§ **PROBLEM TO WORK ON**:
Copy the data below exactly.

§ **SUPPLIED DATA**:

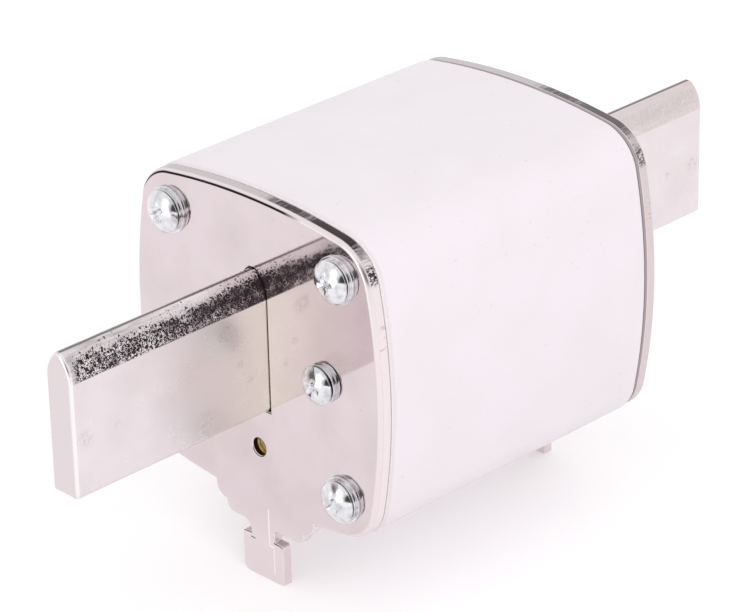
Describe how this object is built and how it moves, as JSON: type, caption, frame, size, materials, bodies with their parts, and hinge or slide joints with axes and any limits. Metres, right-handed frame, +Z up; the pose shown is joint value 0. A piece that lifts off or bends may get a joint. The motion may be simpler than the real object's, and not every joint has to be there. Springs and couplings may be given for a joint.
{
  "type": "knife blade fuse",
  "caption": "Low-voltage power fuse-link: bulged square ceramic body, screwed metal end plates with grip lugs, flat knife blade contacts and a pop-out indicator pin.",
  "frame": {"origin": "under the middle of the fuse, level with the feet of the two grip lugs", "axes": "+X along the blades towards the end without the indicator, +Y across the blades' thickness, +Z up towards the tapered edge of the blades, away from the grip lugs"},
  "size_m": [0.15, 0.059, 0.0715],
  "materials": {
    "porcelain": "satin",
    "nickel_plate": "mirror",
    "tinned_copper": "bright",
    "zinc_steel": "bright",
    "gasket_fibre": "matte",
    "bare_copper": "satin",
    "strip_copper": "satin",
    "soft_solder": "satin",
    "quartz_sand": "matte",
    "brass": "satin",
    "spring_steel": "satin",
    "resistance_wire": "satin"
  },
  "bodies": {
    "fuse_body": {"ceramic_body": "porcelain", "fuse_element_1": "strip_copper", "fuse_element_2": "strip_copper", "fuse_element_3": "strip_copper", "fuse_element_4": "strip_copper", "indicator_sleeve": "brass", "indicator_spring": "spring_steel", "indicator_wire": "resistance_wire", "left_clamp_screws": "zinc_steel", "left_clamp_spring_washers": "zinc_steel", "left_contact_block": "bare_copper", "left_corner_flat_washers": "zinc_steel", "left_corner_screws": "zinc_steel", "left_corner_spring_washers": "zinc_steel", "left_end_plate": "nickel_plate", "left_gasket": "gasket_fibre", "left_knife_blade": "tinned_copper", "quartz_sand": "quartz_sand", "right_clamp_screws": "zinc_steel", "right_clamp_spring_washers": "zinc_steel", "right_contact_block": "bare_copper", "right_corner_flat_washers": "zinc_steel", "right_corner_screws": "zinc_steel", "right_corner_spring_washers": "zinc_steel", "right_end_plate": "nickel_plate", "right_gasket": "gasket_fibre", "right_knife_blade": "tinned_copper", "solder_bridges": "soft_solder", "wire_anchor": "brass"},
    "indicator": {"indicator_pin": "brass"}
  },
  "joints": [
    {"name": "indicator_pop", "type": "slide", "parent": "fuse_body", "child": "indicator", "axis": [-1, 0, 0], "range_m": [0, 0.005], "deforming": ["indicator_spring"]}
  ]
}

§ **EXERCISE RESPONSE**:
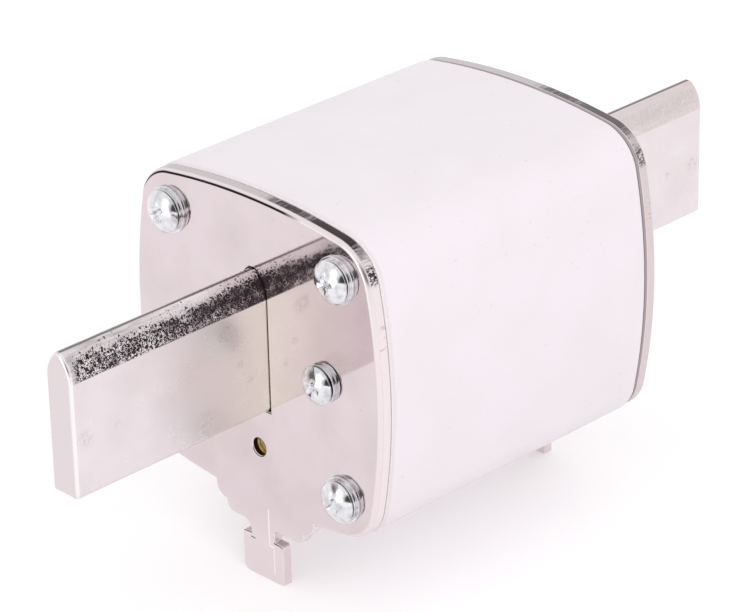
Describe how this object is built and how it moves, as JSON: type, caption, frame, size, materials, bodies with their parts, and hinge or slide joints with axes and any limits. Metres, right-handed frame, +Z up; the pose shown is joint value 0. A piece that lifts off or bends may get a joint. The motion may be simpler than the real object's, and not every joint has to be there. Springs and couplings may be given for a joint.
{
  "type": "knife blade fuse",
  "caption": "Low-voltage power fuse-link: bulged square ceramic body, screwed metal end plates with grip lugs, flat knife blade contacts and a pop-out indicator pin.",
  "frame": {"origin": "under the middle of the fuse, level with the feet of the two grip lugs", "axes": "+X along the blades towards the end without the indicator, +Y across the blades' thickness, +Z up towards the tapered edge of the blades, away from the grip lugs"},
  "size_m": [0.15, 0.059, 0.0715],
  "materials": {
    "porcelain": "satin",
    "nickel_plate": "mirror",
    "tinned_copper": "bright",
    "zinc_steel": "bright",
    "gasket_fibre": "matte",
    "bare_copper": "satin",
    "strip_copper": "satin",
    "soft_solder": "satin",
    "quartz_sand": "matte",
    "brass": "satin",
    "spring_steel": "satin",
    "resistance_wire": "satin"
  },
  "bodies": {
    "fuse_body": {"ceramic_body": "porcelain", "fuse_element_1": "strip_copper", "fuse_element_2": "strip_copper", "fuse_element_3": "strip_copper", "fuse_element_4": "strip_copper", "indicator_sleeve": "brass", "indicator_spring": "spring_steel", "indicator_wire": "resistance_wire", "left_clamp_screws": "zinc_steel", "left_clamp_spring_washers": "zinc_steel", "left_contact_block": "bare_copper", "left_corner_flat_washers": "zinc_steel", "left_corner_screws": "zinc_steel", "left_corner_spring_washers": "zinc_steel", "left_end_plate": "nickel_plate", "left_gasket": "gasket_fibre", "left_knife_blade": "tinned_copper", "quartz_sand": "quartz_sand", "right_clamp_screws": "zinc_steel", "right_clamp_spring_washers": "zinc_steel", "right_contact_block": "bare_copper", "right_corner_flat_washers": "zinc_steel", "right_corner_screws": "zinc_steel", "right_corner_spring_washers": "zinc_steel", "right_end_plate": "nickel_plate", "right_gasket": "gasket_fibre", "right_knife_blade": "tinned_copper", "solder_bridges": "soft_solder", "wire_anchor": "brass"},
    "indicator": {"indicator_pin": "brass"}
  },
  "joints": [
    {"name": "indicator_pop", "type": "slide", "parent": "fuse_body", "child": "indicator", "axis": [-1, 0, 0], "range_m": [0, 0.005], "deforming": ["indicator_spring"]}
  ]
}